One open-source LLM, BLOOM, was released last July. BLOOM was built by New York City-based AI company Hugging Face and more than 1,000 volunteer researchers, and partially funded by the French government. Other efforts to build open-source LLMs are under way. Such projects are great, but I think we need even more collaboration and pooling of international resources and expertise. Open-source LLMs are generally not as well funded as the big corporate efforts. Also, they need to run to stand still: this field is moving so fast that versions of LLMs are becoming obsolete within weeks or months. The more academics who join these efforts, the better.

Using open-source LLMs is essential for reproducibility. Proprietors of closed LLMs can alter their product or its training data — which can change its outputs — at any time.

For example, a research group might publish a paper testing whether phrasings suggested by a proprietary LLM can help clinicians to communicate more effectively with patients. If another group tries to replicate that study, who knows whether the model’s underlying training data will be the same, or even whether the technology will still be supported? GPT-3, released last November by OpenAI in San Francisco, California, has already been supplanted by GPT-4, and presumably supporting the older LLM will soon no longer be the firm’s main priority.
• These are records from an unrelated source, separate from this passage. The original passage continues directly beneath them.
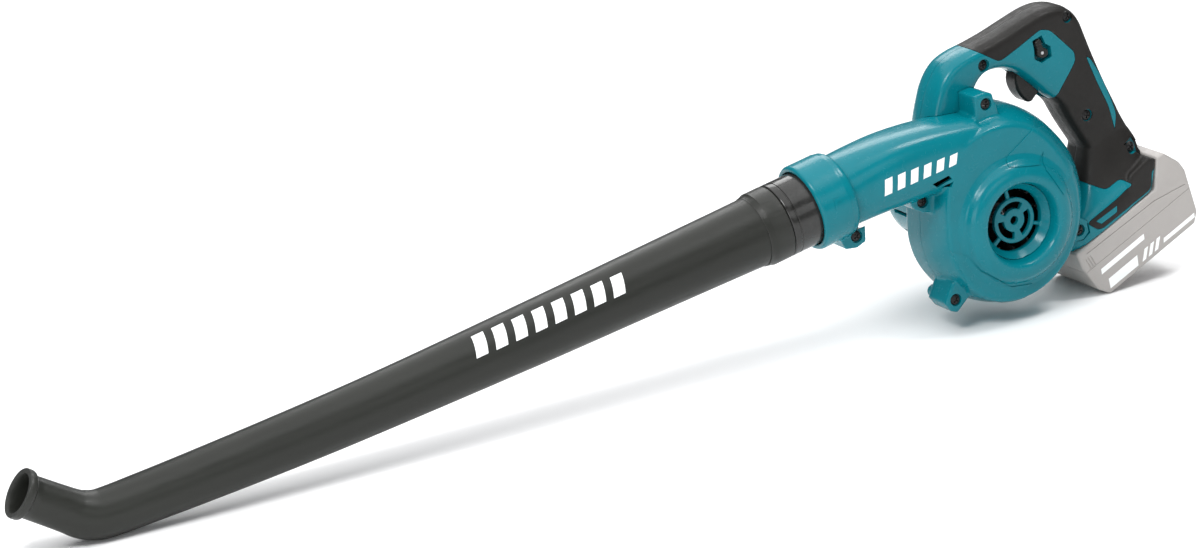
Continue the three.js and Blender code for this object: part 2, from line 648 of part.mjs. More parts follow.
// Battery pack with its hump, rails, button and cells.
const PACK_SIDE = [
  [-33, -GAP], [-34, -14], [-30, -40], [-22, -50.8], [76, -50.8], [83, -43], [90.5, -4], [89, 6],
  [80, 22], [72.5, 23], [58, -GAP],
];
const packLoop = (grow) => inset(PACK_SIDE.map(([u, w]) => onPack(u, w)), -grow);
const packForm = (depth) => layered(packLoop(-depth), [
  [-PACK_HALF + depth, 4], [-PACK_HALF + 1.5 + depth, 1.2], [-PACK_HALF + 4 + depth, 0],
  [PACK_HALF - 4 - depth, 0], [PACK_HALF - 1.5 - depth, 1.2], [PACK_HALF - depth, 4],
].map(([y, distance]) => [HANDLE_Y + y, distance]));
const SPLIT_W = -20;
const upperZone = packBox(-80, 140, -40, 90, SPLIT_W + 0.1, 60);
const lowerZone = packBox(-80, 140, -40, 90, -80, SPLIT_W - 0.1);
const buttonHole = packBox(82, 120, HANDLE_Y - 16, HANDLE_Y + 16, -14, 0);
const railBlock = cut(
  packBox(0, 44, HANDLE_Y - 20, HANDLE_Y + 20, -1, RAIL_TOP),
  packBox(-10, 50, HANDLE_Y - 8, HANDLE_Y + 8, 1, 10),
);
place('battery_case_upper', join(
  cut(packForm(0), packForm(2.5), buttonHole).intersect(upperZone),
  railBlock,
), PALE);
place('battery_case_lower', cut(packForm(0), packForm(2.5)).intersect(lowerZone), PALE);
place('battery_button', packBox(80.5, 89.5, HANDLE_Y - 15.5, HANDLE_Y + 15.5, -13.5, -0.5), BLACK);
const cellRow = [0, 1, 2, 3, 4].flatMap((i) => [0, 1].map((level) => {
  const [x, z] = onPack(-16 + i * 18.6, -38 + level * 18.6);
  return disc(CELL_R + 0.4, HANDLE_Y - 32, HANDLE_Y + 32, x, z, 10);
}));
place('battery_cells', join(...cellRow, packBox(-16, 58.4, HANDLE_Y - 22, HANDLE_Y + 22, -36, -22)), CELL);
const buttonSpring = new THREE.LineCurve3(
  new THREE.Vector3(onPack(70.5, -7)[0], HANDLE_Y, onPack(70.5, -7)[1]),
  new THREE.Vector3(onPack(80, -7)[0], HANDLE_Y, onPack(80, -7)[1]),
);
place('button_spring', wire(buttonSpring, 3, 4, 0.4), STEEL);

// Nozzle adapter that twists into the collar, then the long tapered nozzle pushed over it.
place('nozzle_adapter', tubeX([
  [25, -215], [27, -215], [27, -195], [30.4, -195], [30.8, -192], [30.8, -160.6],
  [26.6, -160.6], [26.6, -148],
  [25, -148], [25, -215],
], DUCT_Z), BLACK);
const NOZZLE_LINE = [
  [-195.6, 80, 30.4], [-200, 80, 30.8], [-212, 80, 30.8], [-216, 80.1, 29.4], [-226, 80.3, 28.4],
  [-322, 81.9, 26.7], [-414, 83.4, 25.2], [-538, 86.4, 22.9], [-624, 90, 21.8], [-708, 95.2, 20.5],
  [-757, 98.9, 19.7], [-782, 101.2, 19.3], [-793, 103.4, 19], [-803, 109, 18.2], [-812, 117.2, 17.1],
  [-835, 139.6, 16.6], [-836.4, 141, 19.4], [-841, 145.5, 19.6],
];
const bore = NOZZLE_LINE.map(([x, z, r], i) => [
  x, z, i < 4 ? 27.9 : Math.min(r - 1.8, i > 13 ? 14.6 : 99),
]);
bore[0][0] += 2;
bore[bore.length - 1] = [-842.4, 146.9, 14.6];
place('long_nozzle', cut(sweep(NOZZLE_LINE, 20), sweep(bore, 18)), NOZZLE);

// ---- stance ----
const stance = new THREE.Matrix4().makeRotationY(REST_PITCH);
const meshes = pieces.map(({ name, shape, material }) => {
  const raw = shape.simplify(SLIVER).getMesh();
  const geometry = new THREE.BufferGeometry();
  geometry.setAttribute('position', new THREE.BufferAttribute(Float32Array.from(raw.vertProperties), 3));
  geometry.setIndex(Array.from(raw.triVerts));
  geometry.applyMatrix4(stance);
  const mesh = new THREE.Mesh(geometry, material);
  mesh.name = name;
  return mesh;
});
const bounds = new THREE.Box3();
meshes.forEach((mesh) => {
  mesh.geometry.computeBoundingBox();
  bounds.union(mesh.geometry.boundingBox);
});
const middle = bounds.getCenter(new THREE.Vector3());
meshes.forEach((mesh) => {
  mesh.geometry.translate(-middle.x, -middle.y, -bounds.min.z);
  const faceted = mesh.geometry.toNonIndexed();
  faceted.computeVertexNormals();
  mesh.geometry = faceted;
  group.add(mesh);
});

export default group;
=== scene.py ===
"""Finished surfaces of a cordless garden leaf blower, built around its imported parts.

Shapes are modelled in millimetres in the tool's own frame: the fan axle lies on Y through the
origin, the nozzle points to -X and the inlet to -Y. STANCE pitches them nose down into the pose
the tool rests in and brings them to metres.
"""

import math

import bmesh
import bpy
from mathutils import Matrix, Vector


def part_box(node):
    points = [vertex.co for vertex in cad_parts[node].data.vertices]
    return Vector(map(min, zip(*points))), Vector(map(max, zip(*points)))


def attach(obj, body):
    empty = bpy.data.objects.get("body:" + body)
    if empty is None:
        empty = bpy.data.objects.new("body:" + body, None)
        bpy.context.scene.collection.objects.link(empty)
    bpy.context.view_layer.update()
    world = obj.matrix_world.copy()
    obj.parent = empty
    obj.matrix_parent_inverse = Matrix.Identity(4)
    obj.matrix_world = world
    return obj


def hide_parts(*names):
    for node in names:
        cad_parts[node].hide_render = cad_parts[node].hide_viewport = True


bl_info = {
    "name": "Leaf Blower Surfaces",
    "version": (1, 0, 0),
    "blender": (4, 5, 0),
    "location": "3D View > Sidebar > Leaf Blower",
    "description": "Builds the finished surfaces of a cordless leaf blower around its packed parts",
    "category": "Object",
}

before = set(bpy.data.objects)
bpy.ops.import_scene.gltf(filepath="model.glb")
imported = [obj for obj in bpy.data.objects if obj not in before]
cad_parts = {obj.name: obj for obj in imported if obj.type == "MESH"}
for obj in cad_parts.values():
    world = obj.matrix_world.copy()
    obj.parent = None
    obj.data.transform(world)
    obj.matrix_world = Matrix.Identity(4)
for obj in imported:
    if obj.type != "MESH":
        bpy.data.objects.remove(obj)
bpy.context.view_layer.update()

PITCH = math.radians(12.33)
AXLE_LOW, AXLE_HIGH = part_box("rotor_shaft")
AXLE_REACH = 0.008
STANCE = (
    Matrix.Translation(
        (
            (AXLE_LOW.x + AXLE_HIGH.x) / 2,
            AXLE_LOW.y + AXLE_REACH,
            (AXLE_LOW.z + AXLE_HIGH.z) / 2,
        )
    )
    @ Matrix.Rotation(-PITCH, 4, "Y")
    @ Matrix.Scale(0.001, 4)
)

GAP = 0.3
SEAM_Y = 6.0
FACE_Y = -30.0
BACK_Y = 32.0
DUCT_Z = 80.0
HANDLE_Y = 26.0
PACK_TILT = math.radians(13.9)
PACK_ORIGIN = (87.0, -52.0)
PACK_HALF = 37.5

# Scroll outline: degrees from +X towards +Z, radius at the seam, radius at the inlet face.
SCROLL = [
    (0, 82, 60), (18, 84, 61), (35, 85, 64), (50, 88, 70), (64, 91, 77), (78, 93.5, 81.5),
    (92, 94.5, 84), (106, 92, 85), (122, 85, 80), (140, 77, 72), (160, 71.5, 66), (180, 72, 65),
    (200, 72.5, 65.5), (225, 74, 66), (250, 74.5, 65.5), (275, 74, 64), (300, 74, 62),
    (320, 74, 60.5), (338, 77, 60),
]
# Shoulder of the scroll: y, share of the way from the face outline to the seam outline.
SHOULDER = [(-26, 0.24), (-20, 0.45), (-14, 0.62), (-6, 0.82), (2, 0.94), (10, 1.0)]
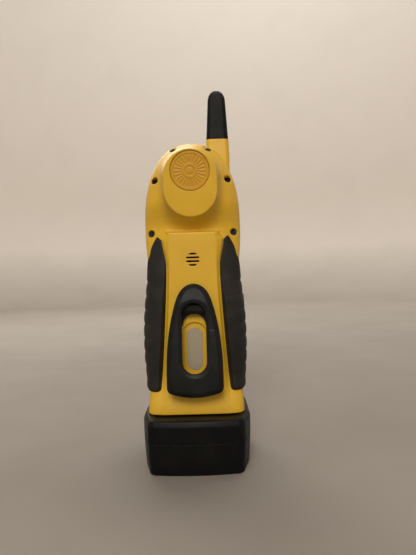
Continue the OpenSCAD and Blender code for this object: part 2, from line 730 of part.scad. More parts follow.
module cell_tabs() color(steel) {
    for (x = [-1, 1]) bar(x * 14.4 - 10, x * 14.4 + 10, -26.35, -26.22, 7, 12.4);
    bar(-10, 10, cell_len - 26.19, cell_len - 26.05, 7, 12.4);
}

module pack_foam() color([0.55, 0.55, 0.52]) bar(-26, 26, -18, 18, 17, 18.6);

module pack_terminals() color(brass) for (x = blade_x) {
    bar(x - 0.95, x - 0.6, -5.4, -0.6, 36, 47.5);
    bar(x - 0.95, x + 3, -5.4, -0.6, 35.6, 36);
}

module pack_screws() color(steel) both_sides() for (p = pack_screw_at) difference() {
    union() {
        rod_z(p[0], p[1], 1.9, 1.6, 3.38);
        rod_z(p[0], p[1], 1.2, 3, 28);
    }
    translate([p[0], p[1], 1.6]) for (a = [0, 90]) rotate([0, 0, a]) cube([2.6, 0.6, 1.4], center = true);
}

module pack_latch() color([0.24, 0.24, 0.23]) {
    along_y(-29.4, -25) polygon([for (p = round_rect(latch_hx, 4.4, 1.5)) [p[0], p[1] + 25.4]]);
    bar(-6.5, 6.5, -25.1, -16.4, 23.5, 25.5);
    bar(-6.5, 6.5, -18.4, -16.4, 23.5, 43);
    bar(-4, 4, -20, -18.3, 40.4, 42.6);
}

// ---- assembly -------------------------------------------------------------------------------------------

rear_cover();
front_cover();
cover_seal();
cover_screws();
left_grip();
right_grip();
emblem_disc();
rating_label();
antenna_sleeve();
antenna_ferrule();
antenna_core();
antenna_coil();
clip_bracket();
clip_pin();
clip_spring();
clip_screws();
sounder();
face_panel();
display_lens();
display_module();
key_board();
keypad_mat();
speaker_frame();
speaker_cone();
speaker_magnet();
main_board();
board_screws();
shield_can();
microphone();
ptt_switch();
contact_block();
contact_blades();
belt_clip();
pack_base();
pack_lid();
battery_cells();
cell_tabs();
pack_foam();
pack_terminals();
pack_screws();
pack_latch();
power_key();
menu_key();
up_key();
down_key();
call_key();
scan_key();
ptt_button();
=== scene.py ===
"""Looks for a hand-held two way radio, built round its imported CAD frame.

Every smooth moulding is a signed distance field in millimetres, meshed by surface nets and then drawn
onto the exact surface. The frame's own axes hold: +Z up, -Y the key side, +Y the belt clip side.
"""

import json
import math

import bpy
import numpy as np
from mathutils import Matrix, Vector


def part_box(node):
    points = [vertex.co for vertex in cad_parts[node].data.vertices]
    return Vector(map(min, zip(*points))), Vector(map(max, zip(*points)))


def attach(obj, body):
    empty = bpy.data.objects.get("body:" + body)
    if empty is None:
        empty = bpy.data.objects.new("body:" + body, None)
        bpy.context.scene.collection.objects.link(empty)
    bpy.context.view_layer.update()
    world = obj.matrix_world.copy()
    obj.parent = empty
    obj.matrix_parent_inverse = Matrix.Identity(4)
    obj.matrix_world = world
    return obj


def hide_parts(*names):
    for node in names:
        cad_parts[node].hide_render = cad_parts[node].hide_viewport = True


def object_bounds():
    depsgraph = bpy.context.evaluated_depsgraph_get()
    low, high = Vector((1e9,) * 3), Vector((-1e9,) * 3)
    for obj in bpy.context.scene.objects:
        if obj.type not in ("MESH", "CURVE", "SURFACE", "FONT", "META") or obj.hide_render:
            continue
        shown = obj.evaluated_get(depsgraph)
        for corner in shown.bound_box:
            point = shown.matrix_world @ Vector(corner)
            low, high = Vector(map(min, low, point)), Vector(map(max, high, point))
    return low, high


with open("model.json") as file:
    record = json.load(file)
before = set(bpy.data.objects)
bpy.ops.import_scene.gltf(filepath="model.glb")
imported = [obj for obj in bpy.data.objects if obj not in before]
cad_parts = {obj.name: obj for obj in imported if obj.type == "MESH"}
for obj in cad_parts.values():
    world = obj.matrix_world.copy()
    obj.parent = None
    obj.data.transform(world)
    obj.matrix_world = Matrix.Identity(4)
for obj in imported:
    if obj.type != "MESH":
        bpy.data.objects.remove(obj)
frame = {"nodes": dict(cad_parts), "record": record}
cad_low, cad_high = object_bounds()
MM = 0.001
RECORD_SLOT = {row["node"]: row["material_slot"] for row in frame["record"]["subparts"]}


def cad_box(node):
    """Lowest and highest corner of a CAD node, in millimetres."""
    low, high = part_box(node)
    return np.array(low) / MM, np.array(high) / MM


# ---- meshing --------------------------------------------------------------------------------------

MARGIN_CELLS = 1.6      # cells kept clear round each piece
DRAW_PASSES, DRAW_SHARE = 4, 0.3
DRAW_REACH, NORMAL_REACH = 0.04, 0.12
LEAST_SLOPE = 0.25
# Grid steps in millimetres; CLIP_STEP serves the front plate too
SHELL_STEP, GRIP_STEP, PACK_STEP, CLIP_STEP, FINE_STEP = 0.6, 0.45, 0.55, 0.42, 0.4
KEY_STEP, TALK_STEP, EMBLEM_STEP, LABEL_STEP = 0.28, 0.35, 0.3, 0.16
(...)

By contrast, with open-source LLMs, researchers can look at the guts of the model to see how it works, customize its code and flag errors. These details include the model’s tunable parameters and the data on which it was trained. Engagement and policing by the community help to make such models robust in the long term.

The use of proprietary LLMs in scientific studies also has troubling implications for research ethics. The texts used to train these models are unknown: they might include direct messages between users on social-media platforms or content written by children legally unable to consent to sharing their data. Although the people producing the public text might have agreed to a platform’s terms of service, this is perhaps not the standard of informed consent that researchers would like to see.

In my view, scientists should move away from using these models in their own work where possible. We should switch to open LLMs and help others to distribute them. Moreover, I think academics, especially those with a large social-media following, shouldn’t be pushing others to use proprietary models. If prices were to shoot up, or companies fail, researchers might regret having promoted technologies that leave colleagues trapped in expensive contracts.

Researchers can currently turn to open LLMs produced by private organizations, such as LLaMA, developed by Facebook’s parent company Meta in Menlo Park, California. LLaMA was originally released on a case-by-case basis to researchers, but the full model was subsequently leaked online. My colleagues and I are working with Meta’s open LLM OPT-175B, for instance. Both LLaMA and OPT-175B are free to use. The downside in the long run is that this leaves science relying on corporations’ benevolence — an unstable situation.

There should be academic codes of conduct for working with LLMs, as well as regulation. But these will take time and, in my experience as a political scientist, I expect that such regulations will initially be clumsy and slow to take effect.

In the meantime, massive collaborative projects urgently need support to produce open-source models for research — like CERN, the international organization for particle physics, but for LLMs. Governments should increase funding through grants. The field is moving at lightning speed and needs to start coordinating national and international efforts now. The scientific community is best placed to assess the risks of the resulting models, and might need to be cautious about releasing them to the public. But it is clear that the open environment is the right one.